What's the best practice to migrate standalone instance data to existed replicaset

Billy_Bui · October 8, 2024, 4:05pm

These advices are based on my experience, which might not be consistent across versions of MongoDB. So please keep that in mind and consult the documentation to have the correct information for your MongoDB version.

To get started, the most important thing is to always backup your data before doing anything. And I mean it.

Regarding your question about join the standalone node to an existing replica set, I recommend NOT do it, it will magically sync your data, but not the “magic” that you want. The point of replica set is that your data is consistent as a whole cluster, which every members have the same data, and same with the PRIMARY node. So if you join your standalone node to a replica set, and the cluster determines that it cannot use the oplog to apply operations to your standalone node to make it the same with PRIMARY, it will drop all your data, copy a snapshot of data from a member of the cluster, then start syncing from there. So do NOT do it. And that’s why backups are important.

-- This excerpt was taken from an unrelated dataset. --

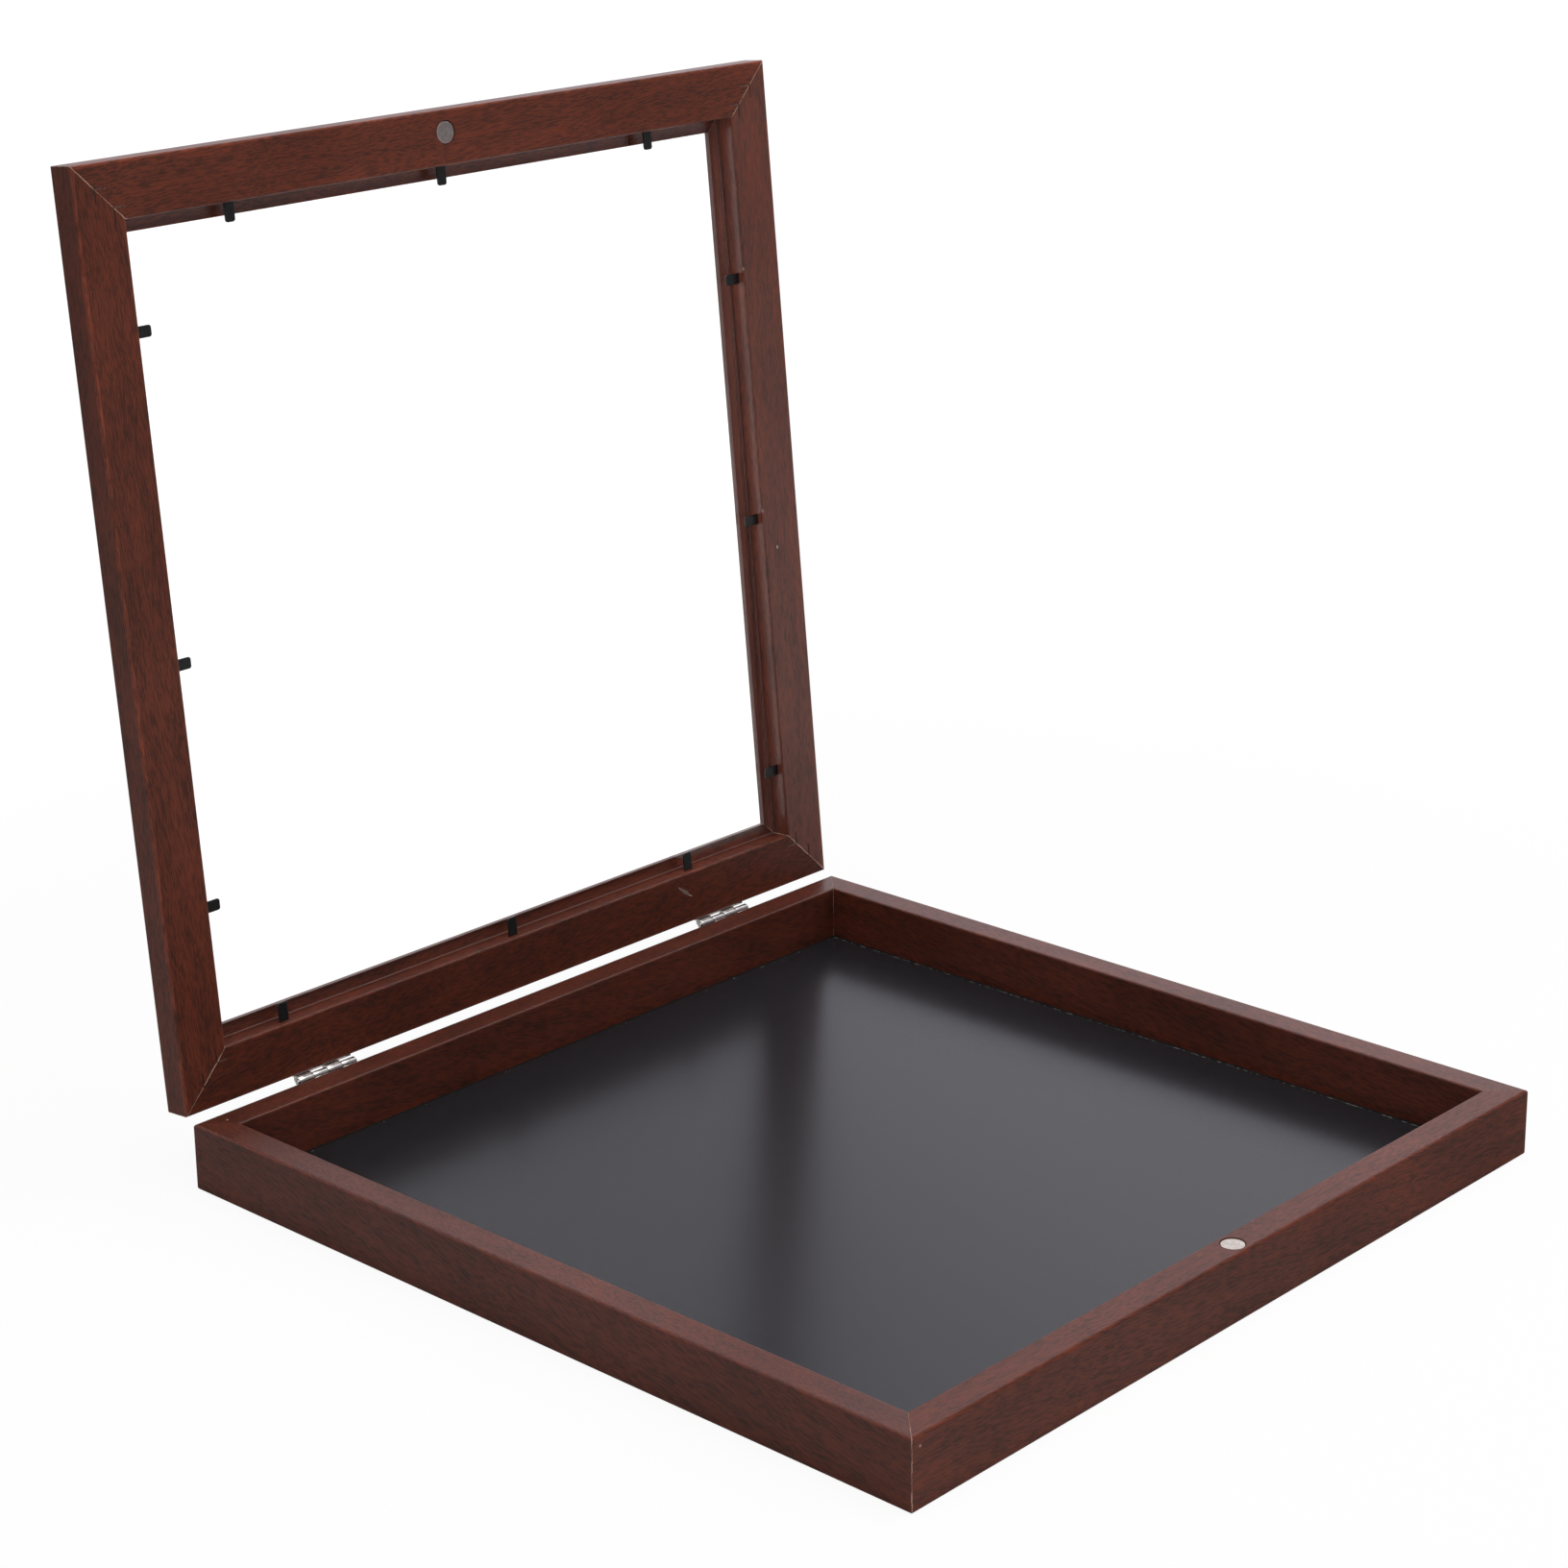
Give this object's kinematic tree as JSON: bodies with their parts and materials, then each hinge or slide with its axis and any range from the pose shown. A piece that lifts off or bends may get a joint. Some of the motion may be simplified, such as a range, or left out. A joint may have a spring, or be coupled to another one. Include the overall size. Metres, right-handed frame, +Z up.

My suggestion is to “split” your data into 2 parts:

The first is unchanged data, which is historical or rarely changed based on your business. You can move this data into your cluster first. It is a slow process and you need to take into consideration that your oplog will contain these operations so the cluster can sync them to other members. So take it slow and monitor the throughput to ensure it doesn’t affect the current replica set. You can also extend your oplog size if possible so that your oplog won’t stall in the bad case. (Stalling is like the case that you join the standalone node to a replica set, but in this case the oplog deletes oldest operations that haven’t sync to your SECONDARY yet, so it cannot use oplog to sync anymore, then the whole “magic” process begin)
The second is the rest of your data. You can take downtime to move them, or copy the data, take note of the timestamp, then sync the changes later. It will depend on your implementation. My suggestion is to convert your standalone mode to a new replica set, which will enable oplog. This way, you can use mongodump to dump data with oplog, and then restore your data to current replica set using the oplog option, which automatically includes all writes that happen during the dump process.

And yes, please do rename your database if possible to avoid name conflicts. It’s better to control conflicts before the sync than to resolve the mess after conflicts occur.

Sorry if this answer is too lengthy and hard to read. English is not my tongue language.